Research Major Requirements

  • If a particular major sounds promising, you can research its requirements by visiting the Stanford Bulletin and clicking on "Programs."  In the search bar, type in the name of the major (e.g. “Sociology”).  You will see several different degree options for that field of study.  Click on either the Bachelor of Arts (BA) or Bachelor of Science (BS) option, then scroll down to "Degree Requirements" to see the requirements for that major.
  • In addition, individual department websites often list their major requirements on one of their subpages.  The School of Engineering has also gathered information on all of its majors into an online resource called the Engineering Undergraduate Handbook.  The requirements should be the same across all these sites, but are sometimes explained in a more accessible way in one place versus another.
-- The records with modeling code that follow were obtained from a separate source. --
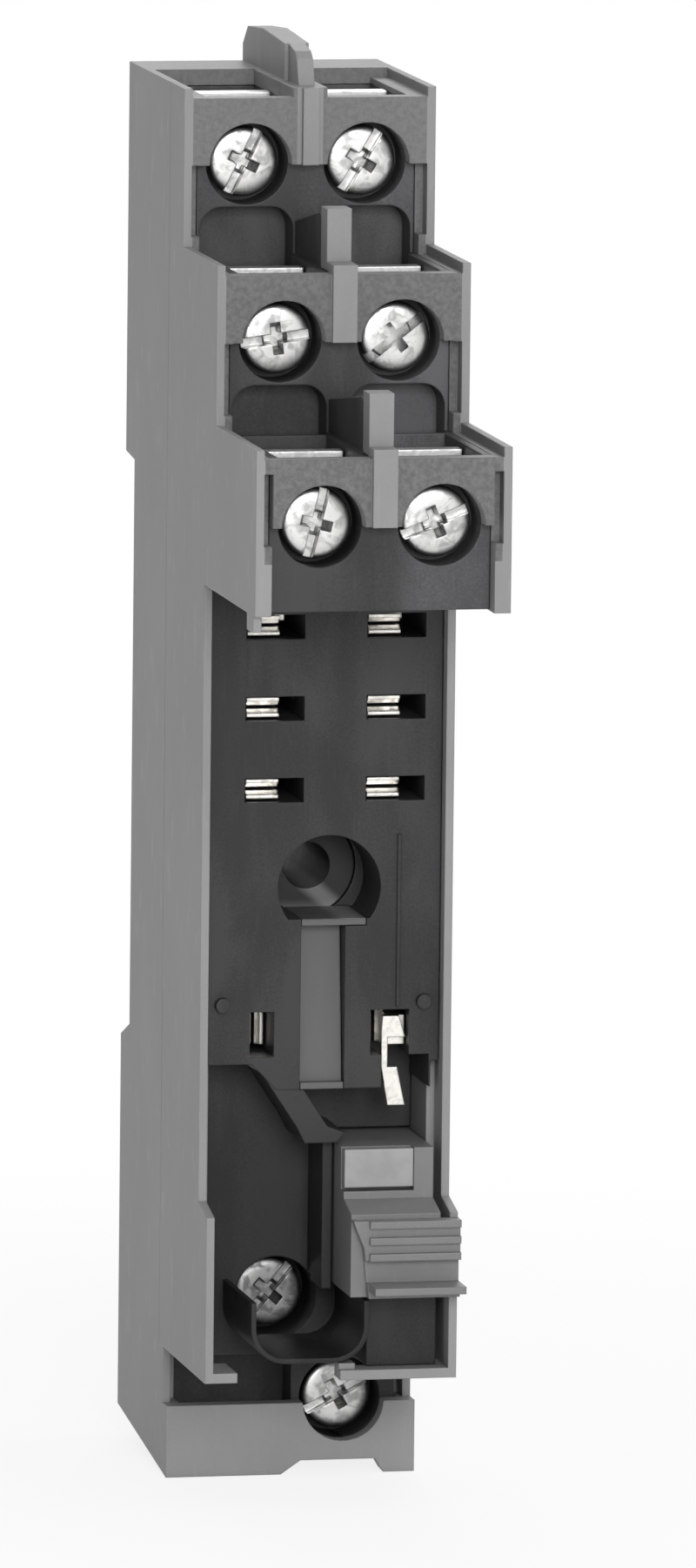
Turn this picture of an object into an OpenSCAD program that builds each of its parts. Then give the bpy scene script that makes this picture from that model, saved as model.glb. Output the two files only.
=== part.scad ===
// Narrow relay socket for a mounting rail: two changeover poles, eight box-clamp screw terminals.
// X runs across the body, -Y is the front, +Z is up. The origin lies on the back plane at the
// rail centre line. "Depth" below always means the distance forward from the back plane.

/* [Body] */
// Width over the side walls
body_w = 15.6; // [15.4:0.1:18]
// Thickness of the side walls
wall = 1.0; // [0.8:0.05:1.05]
// Thickness of the top, bottom and tier roof walls
roof_t = 1.0; // [0.8:0.1:1.2]
// Thickness of the front plates over the screws
plate_t = 1.2; // [0.9:0.1:1.4]
// Clearance between the mouldings
fit_gap = 0.05; // [0.03:0.01:0.08]
// Depth of the rear base, from the back plane to the parting line
base_depth = 13; // [12.2:0.1:13.6]

/* [Tiers] */
// Depth of the top tier's front
tier1_depth = 17.3; // [17:0.1:18.5]
// Depth of the middle tier's front
tier2_depth = 27.8; // [27.4:0.1:29]
// Depth of the lowest tier's front
tier3_depth = 40; // [39.2:0.1:43]
// Height of the top tier
tier1_h = 9.65; // [9.4:0.05:11]
// Height of the middle tier
tier2_h = 9.7; // [9.4:0.05:11]
// Height of the lowest tier
tier3_h = 10; // [9.8:0.1:12]
// Thickness of the divider fins
fin_t = 1.5; // [1.2:0.1:1.8]
// Thickness of the front end of the top fin
fin_end_t = 1.0; // [0.8:0.1:1.2]
// Rise of the fins above the two lower tiers
fin_rise = 3.2; // [2:0.1:4]
// Rise of the fin above the top face
top_fin_rise = 2.6; // [1.5:0.1:3]
// Height by which the fin's rib stands proud of the front plates
rib_proud = 0.4; // [0.2:0.1:0.8]
// Depth by which the wire side of a plate lies below the wall edges
notch_h = 0.6; // [0.3:0.1:0.7]

/* [Relay deck] */
// Depth of the side walls beside the relay
deck_wall_depth = 24.7; // [24.4:0.1:25.6]
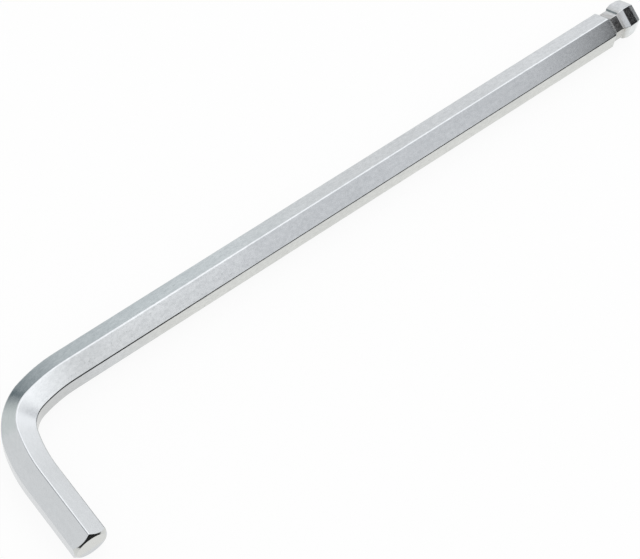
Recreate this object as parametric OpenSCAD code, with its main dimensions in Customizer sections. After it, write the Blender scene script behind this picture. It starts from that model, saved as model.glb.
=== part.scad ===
// Hex key with a ball end: one hexagonal bar, bent once, with its long end
// cut to a six-sided ball and its short end chamfered.
// The bar lies as it rests, on the lower edges of both arms. The long arm
// points along +X and the short arm along -Y. The origin is at the middle of
// the overall length and width, at table height.

/* [Bar] */
// Width of the hexagon across its flats, the key's nominal size
across_flats = 10; // [8:0.5:14]
// Radius on the six long edges of the bar
edge_radius = 0.6; // [0.1:0.05:1]

/* [Arms] */
// Long arm, from the outside of the short arm to the ball's tip
long_arm = 234; // [120:1:320]
// Short arm, from the outside of the long arm to its end face
short_arm = 50; // [40:1:90]

/* [Bend] */
// Radius of the tight middle of the bend, to the middle of the bar
tight_radius = 12.3; // [10:0.1:16]
// Radius of the gentle curves that lead each arm into it
gentle_radius = 45; // [30:0.5:60]
// How much larger the tight radius of the outer flat's own path is: bending
// draws that side in, so the bar is thinner in the middle of the bend
draw_in = 2.9; // [0.5:0.1:5]

/* [Short end] */
// How far the end face's round edge lies inside the flats
end_chamfer = 0.45; // [0.1:0.05:1.2]

/* [Ball end] */
// Depth of the neck below each flat
neck_depth = 0.95; // [0.4:0.05:1.4]
// Length from the shoulder to the back of the ball
neck_length = 4.4; // [3:0.1:7]
// Length of the slope from the bar's flats down to the neck
shoulder_run = 1.3; // [0.5:0.1:1.8]
// Height of the step from the neck up to the back of the ball
step_rise = 0.45; // [0.2:0.05:0.8]
// Length of that step
step_run = 0.5; // [0.2:0.1:1]
// How far the ball's widest place stays inside the bar's flats
ball_relief = 0.05; // [0:0.05:0.3]
// Length of the ball from its back to its tip
ball_length = 6.4; // [5:0.1:10]
// Length from the back of the ball to its widest place
swell_length = 1.7; // [1:0.1:2.5]
// Fall of the ball's flats from its widest place to its nose
front_fall = 0.1; // [0.05:0.05:0.3]
// Length of the nose, the gentle slope ahead of the flats
nose_length = 1.4; // [0.8:0.1:2]
// Fall of the flats along the nose
nose_fall = 0.4; // [0.2:0.05:0.9]
// Length of the steep slope round the tip's end face
tip_length = 0.7; // [0.4:0.1:1.2]
// Fall of the flats along that steep slope
tip_fall = 1.3; // [0.5:0.1:2.2]

/* [Hidden] */
$fn = 96;
// Ratio of a hexagon's width across corners to its width across flats
corner_ratio = 1 / cos(30);
half_flats = across_flats / 2;
half_corners = half_flats * corner_ratio;
// The rounded corners reach this much past the flats, so that both surfaces
// cross cleanly instead of only touching
corner_overlap = 0.004;
corner_r = edge_radius + corner_overlap;
// Distance from the bar's middle to the middle of each rounded corner
corner_middle = half_corners - edge_radius * corner_ratio;
// Height of the bar's middle above the table, on a rounded lower corner
axis_height = corner_middle + corner_r;
// Place where the two arms' middle lines would cross
corner_x = half_flats - long_arm / 2;
corner_y = short_arm / 2 - half_flats;
// Straight lengths, both measured from that crossing
tip_x = long_arm - half_flats;
end_y = short_arm - half_flats;
// A gentle curve turns by the small angle of a 7-24-25 triangle, 16.26
// degrees. Its cosine and sine are short numbers, so the curves meet exactly
lead = [0.96, 0.28];
// Distance from the crossing at which either arm starts to curve
bend_start = gentle_radius - (gentle_radius - tight_radius) * (lead.x - lead.y);
// The same tight radius for the outer flat's path, and the gentle radius that
// lets that path start with the bar's
outer_tight = tight_radius + draw_in;
outer_gentle = gentle_radius - draw_in * (lead.x - lead.y) / (1 - lead.x + lead.y);
// The outer flat's path runs this much outside the bar where the bend starts,
// and what it keeps reaches this far past the bar's inner side
outer_lead = 0.01;
inner_room = 1;
// The arcs of the bend are cut to wedges that reach this far, past the bar
wedge_reach = 100;
// Chamfer at the short end: a 45 degree cone down to the flat face
end_face_r = half_flats - end_chamfer;
// Places along the ball end, from the shoulder on
ball_end_length = neck_length + ball_length;
shoulder_x = tip_x - ball_end_length;
// Half widths across the flats of the neck, of the ball's widest place and of
// the front of its nose
neck_half = half_flats - neck_depth;
ball_half = half_flats - ball_relief;
nose_half = ball_half - front_fall - nose_fall;
// The shoulder's slope is drawn from this far behind the shoulder, outside the
// bar, so that it cuts the bar's rounded corners cleanly
shoulder_lead = 0.4;
// One side of the ball end's outline: distance from the shoulder, half width
BALL_SIDE = [
    [-shoulder_lead, half_flats + shoulder_lead * neck_depth / shoulder_run],
    [shoulder_run, neck_half],
    [neck_length - step_run, neck_half],
    [neck_length, neck_half + step_rise],
    [neck_length + swell_length, ball_half],
    [ball_end_length - tip_length - nose_length, ball_half - front_fall],
    [ball_end_length - tip_length, nose_half],
    [ball_end_length, nose_half - tip_fall],
];

// Point at a given turn and distance from the middle
function polar(a, r) = [r * cos(a), r * sin(a)];

// Cross-section of the bar: flats on the two sides, rounded corners at the
// top and bottom
module bar_section() {
    polygon([for (k = [0:5], side = [-30, 30])
        polar(90 + 60 * k, corner_middle) + polar(90 + 60 * k + side, edge_radius)]);
    for (k = [0:5])
        rotate(90 + 60 * k)
            translate([corner_middle, 0]) rotate(180) circle(r = corner_r);
}

// Everything from the bar's inner side out to its outer flat
module inside_outer_flat() {
    translate([-half_flats - inner_room, -half_corners])
        square([across_flats + inner_room + outer_lead, 2 * half_corners]);
}

// A straight length of bar along +X
module straight_bar(length) {
    rotate([90, 0, 90]) linear_extrude(length) bar_section();
}

// A wedge in plan between two directions from a centre, taller than the bar
module wedge(centre, from, to) {
    translate([centre.x, centre.y, -across_flats])
        linear_extrude(2 * across_flats)
            polygon([[0, 0], wedge_reach * from, wedge_reach * (from + to), wedge_reach * to]);
}

// A section swept round a centre, in the wedge between two directions
module arc(centre, radius, from, to) {
    intersection() {
        translate([centre.x, centre.y, 0]) rotate_extrude() translate([radius, 0]) children();
        wedge(centre, from, to);
    }
}

// A section swept round the whole bend, from the long arm to the short one:
// a gentle arc, the tight one, and a gentle one again, each tangent to the next
module round_bend(tight, gentle) {
    middle = gentle - (gentle - tight) * lead.x;
    arc([bend_start, -gentle], gentle, [0, 1], [-lead.y, lead.x]) children();
    arc([middle, -middle], tight, [-lead.y, lead.x], [-lead.x, lead.y]) children();
    arc([gentle, -bend_start], gentle, [-lead.x, lead.y], [-1, 0]) children();
}

// The bend: the bar's section round the bend, cut by the drawn-in outer flat
module bend() {
    intersection() {
        round_bend(tight_radius, gentle_radius) bar_section();
        round_bend(outer_tight, outer_gentle) inside_outer_flat();
    }
}

// What the ball end is cut to: a chain of six-sided tapers along +X
module ball_tapers() {
    rotate([0, 90, 0])
        for (k = [0:len(BALL_SIDE) - 2])
            translate([0, 0, BALL_SIDE[k].x])
                cylinder(h = BALL_SIDE[k + 1].x - BALL_SIDE[k].x, r1 = BALL_SIDE[k].y * corner_ratio,
                    r2 = BALL_SIDE[k + 1].y * corner_ratio, $fn = 6);
}

// The long arm from the bend to the ball's tip
module long_arm_bar() {
    plain = shoulder_x - shoulder_lead - bend_start;
    translate([bend_start, 0, 0]) straight_bar(plain);
    intersection() {
        translate([bend_start + plain, 0, 0]) straight_bar(ball_end_length + 2 * shoulder_lead);
        translate([shoulder_x, 0, 0]) ball_tapers();
    }
}

// The short arm from the bend to its chamfered end face
module short_arm_bar() {
    straight = end_y - bend_start;
    rotate([0, 0, -90])
        translate([bend_start, 0, 0])
            intersection() {
                straight_bar(straight);
                rotate([0, 90, 0])
                    cylinder(r1 = end_face_r + straight, r2 = end_face_r, h = straight);
            }
}

module hex_key() {
    color("#c4c8ca")
        translate([corner_x, corner_y, axis_height]) {
            bend();
            long_arm_bar();
            short_arm_bar();
        }
}

hex_key();
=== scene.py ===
import math

import bpy
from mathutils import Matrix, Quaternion, Vector


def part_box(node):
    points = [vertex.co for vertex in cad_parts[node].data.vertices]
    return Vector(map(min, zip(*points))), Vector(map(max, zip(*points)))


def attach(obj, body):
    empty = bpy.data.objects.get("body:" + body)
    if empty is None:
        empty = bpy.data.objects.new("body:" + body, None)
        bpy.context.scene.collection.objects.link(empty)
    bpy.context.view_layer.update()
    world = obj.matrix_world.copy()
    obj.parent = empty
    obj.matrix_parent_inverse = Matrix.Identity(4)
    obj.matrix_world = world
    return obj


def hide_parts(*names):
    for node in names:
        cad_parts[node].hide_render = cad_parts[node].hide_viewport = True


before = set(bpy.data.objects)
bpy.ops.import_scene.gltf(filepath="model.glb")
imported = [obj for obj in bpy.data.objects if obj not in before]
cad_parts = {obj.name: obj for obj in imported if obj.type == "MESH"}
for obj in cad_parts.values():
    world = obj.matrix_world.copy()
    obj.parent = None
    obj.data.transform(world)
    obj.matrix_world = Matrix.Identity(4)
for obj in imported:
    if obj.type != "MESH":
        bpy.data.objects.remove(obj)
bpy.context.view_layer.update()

# Sizes of the bar and its bend, in metres, as in the construction
MM = 0.001
# Angle from the middle of one of the hexagon's flats to the next corner
CORNER_ANGLE = math.radians(30)
HALF_FLATS = 5 * MM
HALF_CORNERS = HALF_FLATS / math.cos(CORNER_ANGLE)
EDGE_RADIUS = 0.6 * MM
LONG_ARM = 234 * MM
SHORT_ARM = 50 * MM
TIGHT_RADIUS = 12.3 * MM
GENTLE_RADIUS = 45 * MM
DRAW_IN = 2.9 * MM
END_CHAMFER = 0.45 * MM
# Two shapes follow the photograph more closely than the construction does. The
# bend's top and bottom ridges lie outwards by this share of the depth to which
# its outer flat is drawn in, and the chamfer runs back from the end face by
# this share of its width
RIDGE_SHARE = 0.45
CHAMFER_SLOPE = 0.81

# The bend turns gently by the lead angle at either end, and tightly between
QUARTER = math.radians(90)
LEAD = math.atan(7 / 24)
LEAD_COS = math.cos(LEAD)
LEAD_SIN = math.sin(LEAD)
TIGHT_TURN = QUARTER - 2 * LEAD
# Distances along either arm, from the crossing of the arms' middle lines, to the
# start of the bend and to the tight curve's centre
BEND_START = GENTLE_RADIUS - (GENTLE_RADIUS - TIGHT_RADIUS) * (LEAD_COS - LEAD_SIN)
MIDDLE = GENTLE_RADIUS - (GENTLE_RADIUS - TIGHT_RADIUS) * LEAD_COS
# Length along the bar from the middle of the bend to either end of it
HALF_BEND = TIGHT_RADIUS * TIGHT_TURN / 2 + GENTLE_RADIUS * LEAD
# Centres of the three curves, from the crossing
LONG_CENTRE = Vector((BEND_START, -GENTLE_RADIUS, 0))
TIGHT_CENTRE = Vector((MIDDLE, -MIDDLE, 0))
SHORT_CENTRE = Vector((GENTLE_RADIUS, -BEND_START, 0))
# The outer flat follows a path of its own, drawn in towards the inside
OUTER_TIGHT = TIGHT_RADIUS + DRAW_IN
OUTER_GENTLE = GENTLE_RADIUS - DRAW_IN * (LEAD_COS - LEAD_SIN) / (1 - LEAD_COS + LEAD_SIN)
OUTER_MIDDLE = OUTER_GENTLE - (OUTER_GENTLE - OUTER_TIGHT) * LEAD_COS

# The ball end, from the shoulder on: distance along the bar and half width
# across the flats
BALL_SIDE = [
    (0, HALF_FLATS),
    (1.3 * MM, 4.05 * MM),
    (3.9 * MM, 4.05 * MM),
    (4.4 * MM, 4.5 * MM),
    (6.1 * MM, 4.95 * MM),
    (8.7 * MM, 4.85 * MM),
    (10.1 * MM, 4.45 * MM),
    (10.8 * MM, 3.15 * MM),
]
# Places of the shoulder and of the short arm's end face, from the crossing
SHOULDER = LONG_ARM - HALF_FLATS - BALL_SIDE[-1][0]
END_FACE = SHORT_ARM - HALF_FLATS
# Length along the bar from the middle of the bend to the shoulder
BALL_START = HALF_BEND + SHOULDER - BEND_START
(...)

  • You may also want to review the chart  that provides an overview of Undergraduate Major Unit Requirements.  A major that requires 100 units will be a very different experience than a major that requires 65 units, and will change the amount of free time you have to pursue opportunities like study abroad or your extracurriculars.
  • Consider how the required coursework aligns with your interests.  Are you excited to take these courses, or do some of them make you feel apprehensive?  If you are feeling uncertain about the requirements for a particular major, keep in mind that there may be alternate majors that would allow you to pursue the same interest through a slightly different lens.
  • Make a couple of four-year plans that fulfill all major and university requirements. Pay attention to prerequisites and what quarter courses are offered. Assess whether your schedule seems compelling and manageable.